Record set
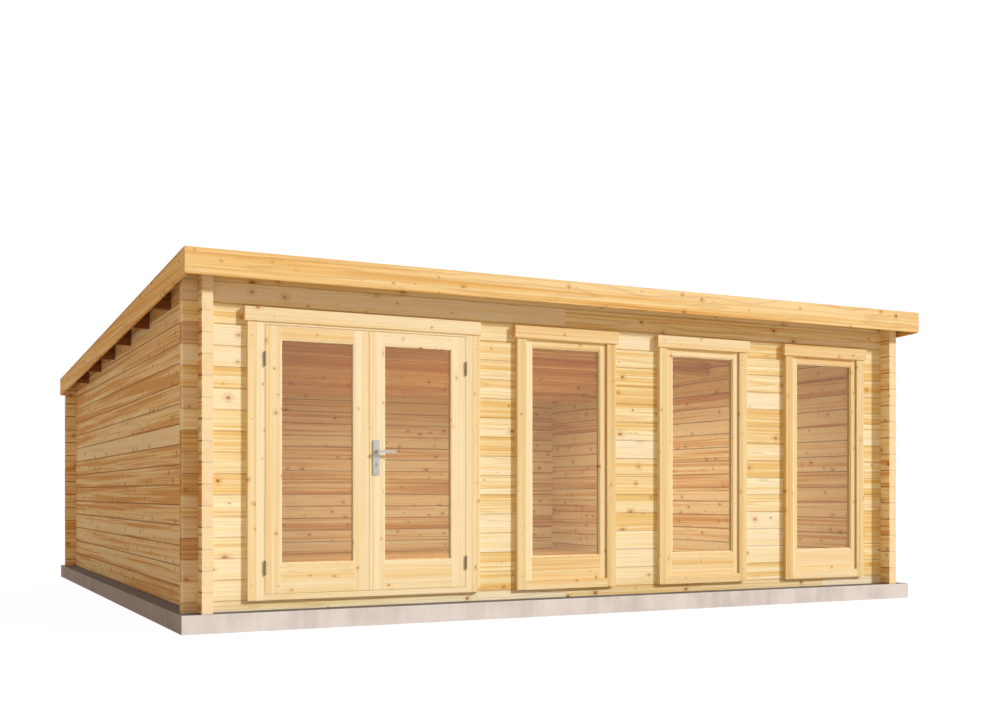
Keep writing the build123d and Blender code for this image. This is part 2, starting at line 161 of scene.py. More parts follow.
def board_cells(tree, grain, size, start, stagger, openings):
    """Cell number of the board at a point, and the point measured from the board's middle.

    Scaled place = (place - start) / size, slid along the grain by a random share in each row.
    The cell is its whole part, and the rest, less a half, times the size is the place inside.
    Openings give the first cell along, which takes in all before it, and the number of rows
    under which boards are cut: those above are whole.
    """
    shifted = add(tree, "VectorMath", 0, (grain, start), operation="SUBTRACT")
    scaled = add(tree, "VectorMath", 0, (shifted, size), operation="DIVIDE")
    row = add(tree, "VectorMath", 0, (scaled,), operation="FLOOR")
    level = add(tree, "VectorMath", 0, (row, (0, 1, 1)), operation="MULTIPLY")
    luck = add(tree, "TexWhiteNoise", "Value", (level,), noise_dimensions="3D")
    slide = add(tree, "Math", 0, (luck, stagger), operation="MULTIPLY")
    slide = add(tree, "CombineXYZ", 0, (slide,))
    moved = add(tree, "VectorMath", 0, (scaled, slide), operation="ADD")
    cell = add(tree, "VectorMath", 0, (moved,), operation="FLOOR")
    if openings:
        least, courses = openings
        parts = add(tree, "SeparateXYZ", 0, (cell,)).node.outputs
        along = add(tree, "Math", 0, (parts[0], least), operation="MAXIMUM")
        below = add(tree, "Math", 0, (parts[1], courses), operation="LESS_THAN")
        along = add(tree, "Math", 0, (along, below), operation="MULTIPLY")
        cell = add(tree, "CombineXYZ", 0, (along, parts[1], parts[2]))
    rest = add(tree, "VectorMath", 0, (moved,), operation="FRACTION")
    middle = add(tree, "VectorMath", 0, (rest, (0.5, 0.5, 0.5)), operation="SUBTRACT")
    return cell, add(tree, "VectorMath", 0, (middle, size), operation="MULTIPLY")


# %% [markdown]
# Knots are where a branch was cut through. A Voronoi pattern scatters one spot in each cell of a
# sheet that lies on the face. Its Position output lets the distance be taken in real
# millimetres, so that a knot is round whatever the shape of the cells. The grain flows round a
# knot, so a wider halo is kept as well, to push the rings aside.


# %% Knots
def knots(tree, grain, jump, gap, radius):
    """Heart and halo of knots: 1 in the middle, falling off with the distance over the radius.

    Half of the spots have next to no radius, so that the rest are unevenly spaced, as branches are.
    """
    sheet = add(tree, "VectorMath", 0, (grain, (*gap, 1)), operation="DIVIDE")
    sheet = add(tree, "VectorMath", 0, (sheet, jump), operation="ADD")
    spot = add(tree, "TexVoronoi", "Position", {"Vector": sheet, "Scale": 1.0, "Randomness": 0.85},
               voronoi_dimensions="2D")
    away = add(tree, "VectorMath", 0, (sheet, spot), operation="SUBTRACT")
    luck = add(tree, "SeparateColor", 0, (spot.node.outputs["Color"],)).node.outputs
    squash = add(tree, "MapRange", 0, {0: luck[1], 3: 0.55 * gap[0], 4: gap[0]})
    scale = add(tree, "CombineXYZ", 0, (squash, gap[1]))
    away = add(tree, "VectorMath", 0, (away, scale), operation="MULTIPLY")
    reach = add(tree, "VectorMath", "Value", (away,), operation="LENGTH")
    own = add(tree, "MapRange", 0, (luck[0], 0.45, 1.0, radius * 0.02, radius))
    near = add(tree, "Math", 0, (reach, own), operation="DIVIDE")
    heart = add(tree, "MapRange", 0, (near, 0.6, 1.25, 1.0, 0.0))
    depth = add(tree, "MapRange", 0, {0: luck[2], 3: 0.4, 4: 0.95})
    heart = add(tree, "Math", 0, (heart, depth), operation="MULTIPLY")
    halo = add(tree, "MapRange", 0, (near, 0.8, 4.0, 1.0, 0.0), interpolation_type="SMOOTHSTEP")
    return heart, halo


# %% [markdown]
# Rings are 1 to 3 mm apart on real spruce, which is finer than a picture of a whole cabin can
# show, so they are drawn some 10 mm apart. Each ring is pale early wood that darkens slowly to a
# thin band of late wood and then starts again, which is a saw-tooth of the distance to the trunk's
# axis. Slow noise bends the trunk, which makes the long arches of a flat-sawn face.


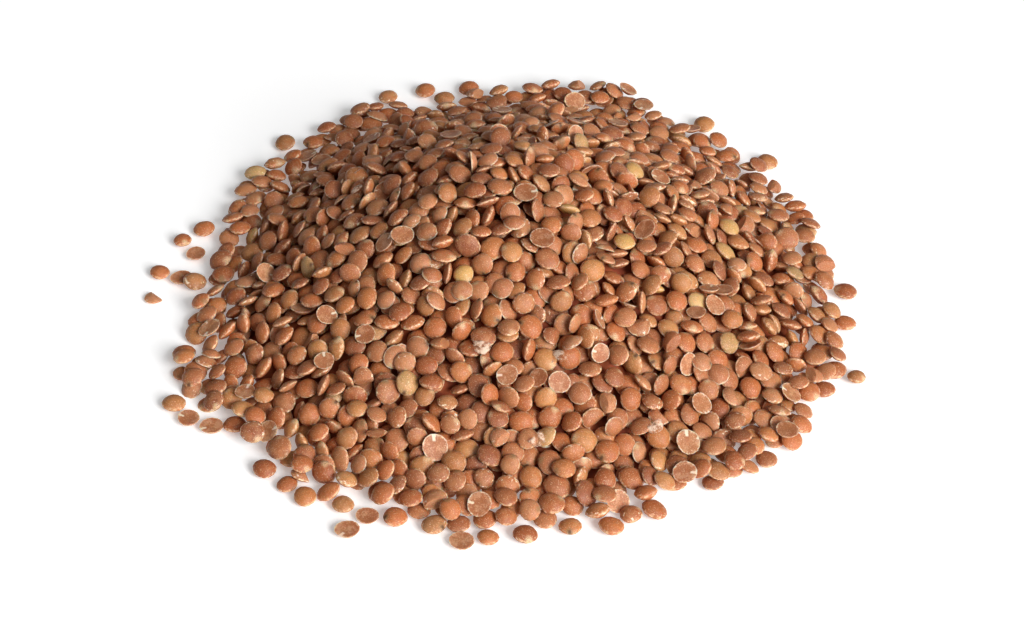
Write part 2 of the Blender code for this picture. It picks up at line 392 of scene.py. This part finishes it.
direction = 0.0
while direction < math.tau:
    width = draw_width()
    reach = np.interp(math.degrees(direction), sectors, edge_distances, period=360)
    reach -= width / 2 + rng.uniform(*RIM_SHIFT)
    row, column = cell_of(peak_x + reach * math.cos(direction), peak_y + reach * math.sin(direction))
    if window_at(row, column)[RIM_MARGIN:-RIM_MARGIN, RIM_MARGIN:-RIM_MARGIN].max() < RIM_CLEAR:
        lay(draw_kind(), row, column, width, RIM_LEANS, (0,), math.inf)
    direction += RIM_SPACING * rng.uniform(*RIM_UNEVEN) / reach

shut = to_edge < MEAN_WIDTH / 2
for _ in range(BARE_SPOTS):
    direction = rng.uniform(0, 360)
    reach = np.interp(direction, sectors, edge_distances, period=360) - rng.uniform(*BARE_BAND)
    x = peak_x + reach * math.cos(math.radians(direction))
    y = peak_y + reach * math.sin(math.radians(direction))
    shut |= np.hypot(ground_x - x, ground_y - y) < BARE_RADIUS
misses = 0
while misses < MOST_MISSES:
    rows, columns = rng.integers(2 * WINDOW, cells - 2 * WINDOW, (2, TRIES))
    gaps = np.where(shut[rows, columns], -1, wanted[rows, columns] - support[rows, columns])
    lowest = gaps.argmax()
    if gaps[lowest] < LEAST_GAP:
        misses += 1
        continue
    misses = 0
    row, column = rows[lowest], columns[lowest]
    at_foot = to_edge[row, column] < EDGE_BAND
    on_edge = rng.random() < ON_EDGE_SHARE and not at_foot
    leans = STEEP_LEANS if on_edge else EDGE_LEANS if at_foot else EASY_LEANS
    proud = PROUD_ON_EDGE if on_edge else PROUD_AT_FOOT if at_foot else PROUD
    if not lay(draw_kind(), row, column, draw_width(), leans, SHIFTS, proud):
        shut[row - SHUT : row + SHUT + 1, column - SHUT : column + SHUT + 1] = True

# Plump lentils: whole ones with a dry, dull orange-brown skin, a thin lighter rim that is partly wear and
# partly a painted highlight, and a pale scar where the germ sat. One is a sphere pressed to a lens with
# its rim drawn out; each copy is squeezed, swollen and turned its own way.
PLUMP_TONES = (
    (0.0, (0.31, 0.084, 0.026)),
    (0.25, (0.39, 0.118, 0.036)),
    (0.5, (0.45, 0.138, 0.043)),
    (0.7, (0.45, 0.162, 0.050)),
    (0.85, (0.37, 0.148, 0.052)),
    (1.0, (0.52, 0.222, 0.073)),
)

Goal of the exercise
Repeat every entry exactly as written above.

Solution to this exercise
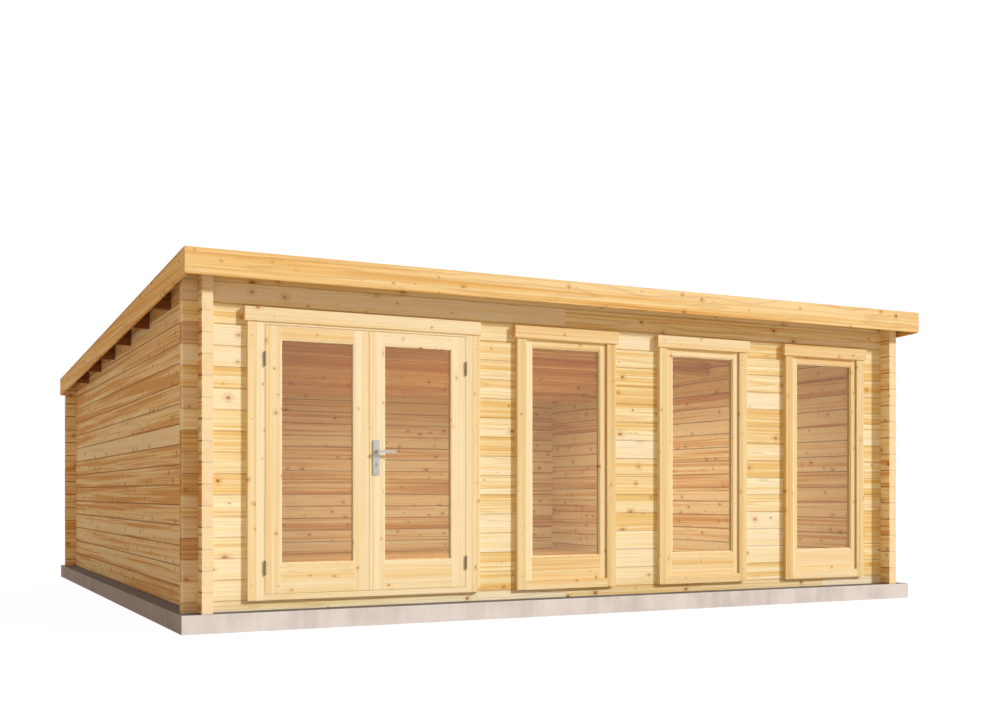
Keep writing the build123d and Blender code for this image. This is part 2, starting at line 161 of scene.py. More parts follow.
def board_cells(tree, grain, size, start, stagger, openings):
    """Cell number of the board at a point, and the point measured from the board's middle.

    Scaled place = (place - start) / size, slid along the grain by a random share in each row.
    The cell is its whole part, and the rest, less a half, times the size is the place inside.
    Openings give the first cell along, which takes in all before it, and the number of rows
    under which boards are cut: those above are whole.
    """
    shifted = add(tree, "VectorMath", 0, (grain, start), operation="SUBTRACT")
    scaled = add(tree, "VectorMath", 0, (shifted, size), operation="DIVIDE")
    row = add(tree, "VectorMath", 0, (scaled,), operation="FLOOR")
    level = add(tree, "VectorMath", 0, (row, (0, 1, 1)), operation="MULTIPLY")
    luck = add(tree, "TexWhiteNoise", "Value", (level,), noise_dimensions="3D")
    slide = add(tree, "Math", 0, (luck, stagger), operation="MULTIPLY")
    slide = add(tree, "CombineXYZ", 0, (slide,))
    moved = add(tree, "VectorMath", 0, (scaled, slide), operation="ADD")
    cell = add(tree, "VectorMath", 0, (moved,), operation="FLOOR")
    if openings:
        least, courses = openings
        parts = add(tree, "SeparateXYZ", 0, (cell,)).node.outputs
        along = add(tree, "Math", 0, (parts[0], least), operation="MAXIMUM")
        below = add(tree, "Math", 0, (parts[1], courses), operation="LESS_THAN")
        along = add(tree, "Math", 0, (along, below), operation="MULTIPLY")
        cell = add(tree, "CombineXYZ", 0, (along, parts[1], parts[2]))
    rest = add(tree, "VectorMath", 0, (moved,), operation="FRACTION")
    middle = add(tree, "VectorMath", 0, (rest, (0.5, 0.5, 0.5)), operation="SUBTRACT")
    return cell, add(tree, "VectorMath", 0, (middle, size), operation="MULTIPLY")


# %% [markdown]
# Knots are where a branch was cut through. A Voronoi pattern scatters one spot in each cell of a
# sheet that lies on the face. Its Position output lets the distance be taken in real
# millimetres, so that a knot is round whatever the shape of the cells. The grain flows round a
# knot, so a wider halo is kept as well, to push the rings aside.


# %% Knots
def knots(tree, grain, jump, gap, radius):
    """Heart and halo of knots: 1 in the middle, falling off with the distance over the radius.

    Half of the spots have next to no radius, so that the rest are unevenly spaced, as branches are.
    """
    sheet = add(tree, "VectorMath", 0, (grain, (*gap, 1)), operation="DIVIDE")
    sheet = add(tree, "VectorMath", 0, (sheet, jump), operation="ADD")
    spot = add(tree, "TexVoronoi", "Position", {"Vector": sheet, "Scale": 1.0, "Randomness": 0.85},
               voronoi_dimensions="2D")
    away = add(tree, "VectorMath", 0, (sheet, spot), operation="SUBTRACT")
    luck = add(tree, "SeparateColor", 0, (spot.node.outputs["Color"],)).node.outputs
    squash = add(tree, "MapRange", 0, {0: luck[1], 3: 0.55 * gap[0], 4: gap[0]})
    scale = add(tree, "CombineXYZ", 0, (squash, gap[1]))
    away = add(tree, "VectorMath", 0, (away, scale), operation="MULTIPLY")
    reach = add(tree, "VectorMath", "Value", (away,), operation="LENGTH")
    own = add(tree, "MapRange", 0, (luck[0], 0.45, 1.0, radius * 0.02, radius))
    near = add(tree, "Math", 0, (reach, own), operation="DIVIDE")
    heart = add(tree, "MapRange", 0, (near, 0.6, 1.25, 1.0, 0.0))
    depth = add(tree, "MapRange", 0, {0: luck[2], 3: 0.4, 4: 0.95})
    heart = add(tree, "Math", 0, (heart, depth), operation="MULTIPLY")
    halo = add(tree, "MapRange", 0, (near, 0.8, 4.0, 1.0, 0.0), interpolation_type="SMOOTHSTEP")
    return heart, halo


# %% [markdown]
# Rings are 1 to 3 mm apart on real spruce, which is finer than a picture of a whole cabin can
# show, so they are drawn some 10 mm apart. Each ring is pale early wood that darkens slowly to a
# thin band of late wood and then starts again, which is a saw-tooth of the distance to the trunk's
# axis. Slow noise bends the trunk, which makes the long arches of a flat-sawn face.


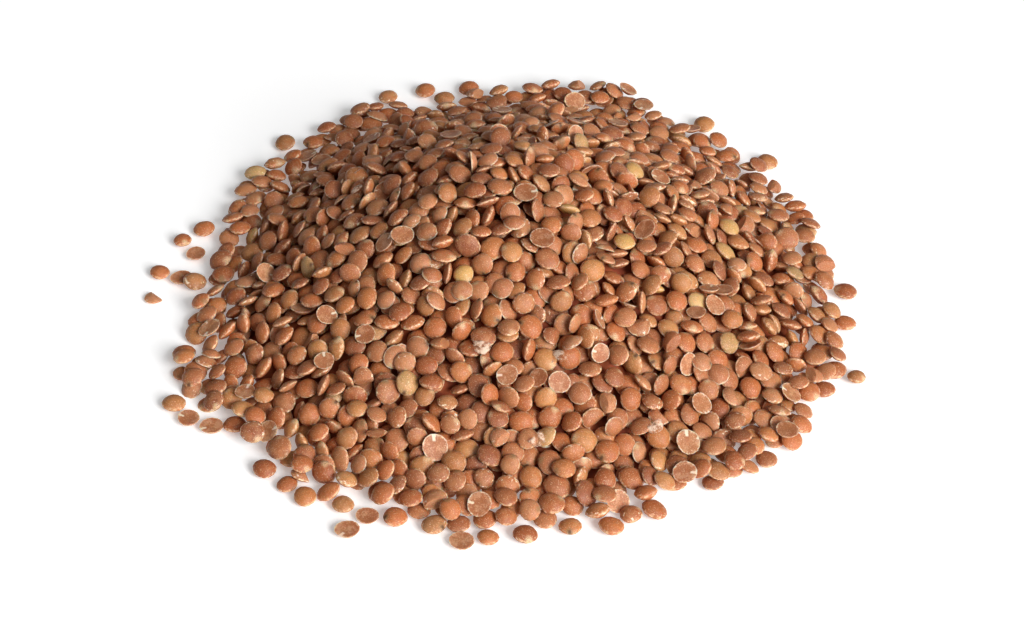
Write part 2 of the Blender code for this picture. It picks up at line 392 of scene.py. This part finishes it.
direction = 0.0
while direction < math.tau:
    width = draw_width()
    reach = np.interp(math.degrees(direction), sectors, edge_distances, period=360)
    reach -= width / 2 + rng.uniform(*RIM_SHIFT)
    row, column = cell_of(peak_x + reach * math.cos(direction), peak_y + reach * math.sin(direction))
    if window_at(row, column)[RIM_MARGIN:-RIM_MARGIN, RIM_MARGIN:-RIM_MARGIN].max() < RIM_CLEAR:
        lay(draw_kind(), row, column, width, RIM_LEANS, (0,), math.inf)
    direction += RIM_SPACING * rng.uniform(*RIM_UNEVEN) / reach

shut = to_edge < MEAN_WIDTH / 2
for _ in range(BARE_SPOTS):
    direction = rng.uniform(0, 360)
    reach = np.interp(direction, sectors, edge_distances, period=360) - rng.uniform(*BARE_BAND)
    x = peak_x + reach * math.cos(math.radians(direction))
    y = peak_y + reach * math.sin(math.radians(direction))
    shut |= np.hypot(ground_x - x, ground_y - y) < BARE_RADIUS
misses = 0
while misses < MOST_MISSES:
    rows, columns = rng.integers(2 * WINDOW, cells - 2 * WINDOW, (2, TRIES))
    gaps = np.where(shut[rows, columns], -1, wanted[rows, columns] - support[rows, columns])
    lowest = gaps.argmax()
    if gaps[lowest] < LEAST_GAP:
        misses += 1
        continue
    misses = 0
    row, column = rows[lowest], columns[lowest]
    at_foot = to_edge[row, column] < EDGE_BAND
    on_edge = rng.random() < ON_EDGE_SHARE and not at_foot
    leans = STEEP_LEANS if on_edge else EDGE_LEANS if at_foot else EASY_LEANS
    proud = PROUD_ON_EDGE if on_edge else PROUD_AT_FOOT if at_foot else PROUD
    if not lay(draw_kind(), row, column, draw_width(), leans, SHIFTS, proud):
        shut[row - SHUT : row + SHUT + 1, column - SHUT : column + SHUT + 1] = True

# Plump lentils: whole ones with a dry, dull orange-brown skin, a thin lighter rim that is partly wear and
# partly a painted highlight, and a pale scar where the germ sat. One is a sphere pressed to a lens with
# its rim drawn out; each copy is squeezed, swollen and turned its own way.
PLUMP_TONES = (
    (0.0, (0.31, 0.084, 0.026)),
    (0.25, (0.39, 0.118, 0.036)),
    (0.5, (0.45, 0.138, 0.043)),
    (0.7, (0.45, 0.162, 0.050)),
    (0.85, (0.37, 0.148, 0.052)),
    (1.0, (0.52, 0.222, 0.073)),
)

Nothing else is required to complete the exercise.